Soil books was produced in the same manner with a mix of filtered soil from the cores and text, Each book cover is made from the crushed pigment from the stones I had filtered. The very distinct pink colour comes from these small stones. Each stone could be 500 million years in age, perhaps older. It is true to say that during this sustained period of making I was continuously thinking about time, place, transformation, languages and the fragility of us.

The Lawn Books sculpture came from above the soil; the surface of the garden. The work evolved out of the grass cutting made of the first lawn mowing of the year. The cuttings were put through a bullet mixer and the resultant liquid was mixed with text from my newspaper ‘From my garden’.

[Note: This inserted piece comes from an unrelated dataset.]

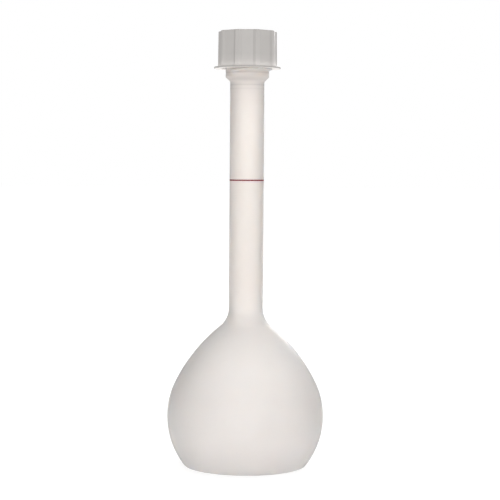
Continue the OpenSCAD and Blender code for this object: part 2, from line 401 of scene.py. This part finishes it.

The Night Books consists of 576 casts formed from mixing text, coal powder and crushed charcoal. Each of the 36 books were constructed and then burnt on its edge. The Night Books happened, in part as a desire to make a work that reflected my sense of the last months of lock downs; a fearful sleep. Each of the 36 elements consists of coal dust, crushed charcoal and text.

I wanted to make a work that contains carbon that is partially released in its making so each work was burnt along its edges. The work is a structure that resonates as a book stack that holds a kind of geology of the earth that we have added to in way that could be the end of our species. It is a midnight work; ghosts of a human geology.

All the new works are seen as autonomous sculptures but they are intimately linked to each other. My hope is to show them together as an installation under a generic title that is yet to determined.